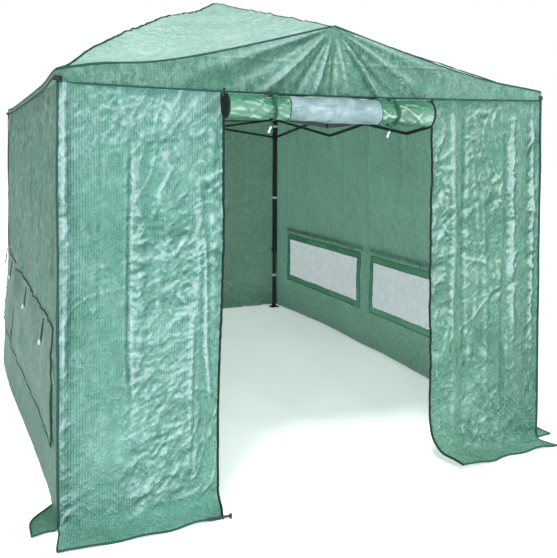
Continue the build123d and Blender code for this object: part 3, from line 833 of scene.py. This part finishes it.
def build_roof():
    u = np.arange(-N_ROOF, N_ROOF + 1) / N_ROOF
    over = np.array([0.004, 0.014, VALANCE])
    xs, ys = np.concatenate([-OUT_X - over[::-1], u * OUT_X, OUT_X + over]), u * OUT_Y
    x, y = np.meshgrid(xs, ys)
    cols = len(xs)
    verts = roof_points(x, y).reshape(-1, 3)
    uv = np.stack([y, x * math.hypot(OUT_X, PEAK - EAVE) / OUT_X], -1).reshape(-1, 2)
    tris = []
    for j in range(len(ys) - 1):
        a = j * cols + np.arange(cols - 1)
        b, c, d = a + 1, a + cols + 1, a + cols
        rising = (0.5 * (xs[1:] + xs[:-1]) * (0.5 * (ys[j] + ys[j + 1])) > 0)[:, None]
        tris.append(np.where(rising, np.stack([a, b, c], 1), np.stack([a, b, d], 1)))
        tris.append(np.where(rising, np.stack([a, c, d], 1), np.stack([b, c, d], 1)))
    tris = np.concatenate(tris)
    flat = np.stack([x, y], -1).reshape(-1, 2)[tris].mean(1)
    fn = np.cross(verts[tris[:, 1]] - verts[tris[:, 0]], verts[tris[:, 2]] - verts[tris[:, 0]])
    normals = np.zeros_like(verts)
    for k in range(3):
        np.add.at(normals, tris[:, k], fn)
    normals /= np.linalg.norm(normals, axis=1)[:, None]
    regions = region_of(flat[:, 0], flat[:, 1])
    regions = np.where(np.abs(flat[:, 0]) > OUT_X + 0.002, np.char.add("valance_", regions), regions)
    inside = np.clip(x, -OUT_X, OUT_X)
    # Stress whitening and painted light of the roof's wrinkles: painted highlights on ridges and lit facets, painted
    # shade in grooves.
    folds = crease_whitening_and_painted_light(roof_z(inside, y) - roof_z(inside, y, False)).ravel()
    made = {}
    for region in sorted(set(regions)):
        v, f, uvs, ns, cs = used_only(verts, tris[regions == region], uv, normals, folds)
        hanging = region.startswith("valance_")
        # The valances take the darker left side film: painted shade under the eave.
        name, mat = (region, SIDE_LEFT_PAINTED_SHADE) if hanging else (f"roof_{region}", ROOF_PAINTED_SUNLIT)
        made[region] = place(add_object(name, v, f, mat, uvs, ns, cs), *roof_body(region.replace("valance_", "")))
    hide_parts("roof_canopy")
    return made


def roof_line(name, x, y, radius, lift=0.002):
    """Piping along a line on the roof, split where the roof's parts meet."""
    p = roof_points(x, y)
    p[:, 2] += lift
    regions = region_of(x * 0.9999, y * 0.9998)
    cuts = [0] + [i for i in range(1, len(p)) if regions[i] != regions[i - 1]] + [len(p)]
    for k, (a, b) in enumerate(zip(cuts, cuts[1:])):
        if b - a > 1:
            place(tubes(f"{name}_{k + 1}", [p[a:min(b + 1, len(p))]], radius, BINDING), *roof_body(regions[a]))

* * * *

Print the complete listing again, exactly as it stands.

__Response__:
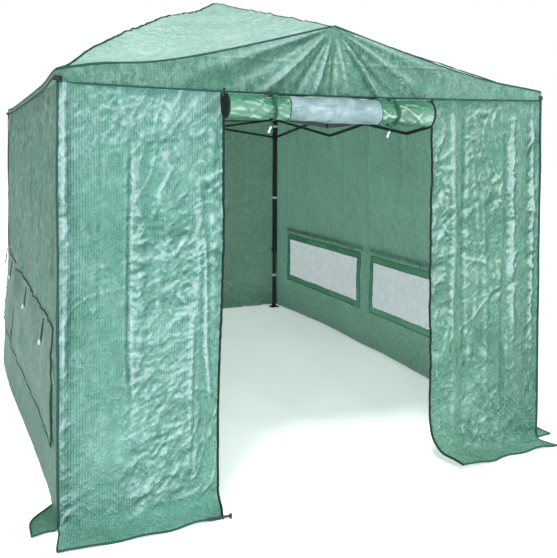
Continue the build123d and Blender code for this object: part 3, from line 833 of scene.py. This part finishes it.
def build_roof():
    u = np.arange(-N_ROOF, N_ROOF + 1) / N_ROOF
    over = np.array([0.004, 0.014, VALANCE])
    xs, ys = np.concatenate([-OUT_X - over[::-1], u * OUT_X, OUT_X + over]), u * OUT_Y
    x, y = np.meshgrid(xs, ys)
    cols = len(xs)
    verts = roof_points(x, y).reshape(-1, 3)
    uv = np.stack([y, x * math.hypot(OUT_X, PEAK - EAVE) / OUT_X], -1).reshape(-1, 2)
    tris = []
    for j in range(len(ys) - 1):
        a = j * cols + np.arange(cols - 1)
        b, c, d = a + 1, a + cols + 1, a + cols
        rising = (0.5 * (xs[1:] + xs[:-1]) * (0.5 * (ys[j] + ys[j + 1])) > 0)[:, None]
        tris.append(np.where(rising, np.stack([a, b, c], 1), np.stack([a, b, d], 1)))
        tris.append(np.where(rising, np.stack([a, c, d], 1), np.stack([b, c, d], 1)))
    tris = np.concatenate(tris)
    flat = np.stack([x, y], -1).reshape(-1, 2)[tris].mean(1)
    fn = np.cross(verts[tris[:, 1]] - verts[tris[:, 0]], verts[tris[:, 2]] - verts[tris[:, 0]])
    normals = np.zeros_like(verts)
    for k in range(3):
        np.add.at(normals, tris[:, k], fn)
    normals /= np.linalg.norm(normals, axis=1)[:, None]
    regions = region_of(flat[:, 0], flat[:, 1])
    regions = np.where(np.abs(flat[:, 0]) > OUT_X + 0.002, np.char.add("valance_", regions), regions)
    inside = np.clip(x, -OUT_X, OUT_X)
    # Stress whitening and painted light of the roof's wrinkles: painted highlights on ridges and lit facets, painted
    # shade in grooves.
    folds = crease_whitening_and_painted_light(roof_z(inside, y) - roof_z(inside, y, False)).ravel()
    made = {}
    for region in sorted(set(regions)):
        v, f, uvs, ns, cs = used_only(verts, tris[regions == region], uv, normals, folds)
        hanging = region.startswith("valance_")
        # The valances take the darker left side film: painted shade under the eave.
        name, mat = (region, SIDE_LEFT_PAINTED_SHADE) if hanging else (f"roof_{region}", ROOF_PAINTED_SUNLIT)
        made[region] = place(add_object(name, v, f, mat, uvs, ns, cs), *roof_body(region.replace("valance_", "")))
    hide_parts("roof_canopy")
    return made


def roof_line(name, x, y, radius, lift=0.002):
    """Piping along a line on the roof, split where the roof's parts meet."""
    p = roof_points(x, y)
    p[:, 2] += lift
    regions = region_of(x * 0.9999, y * 0.9998)
    cuts = [0] + [i for i in range(1, len(p)) if regions[i] != regions[i - 1]] + [len(p)]
    for k, (a, b) in enumerate(zip(cuts, cuts[1:])):
        if b - a > 1:
            place(tubes(f"{name}_{k + 1}", [p[a:min(b + 1, len(p))]], radius, BINDING), *roof_body(regions[a]))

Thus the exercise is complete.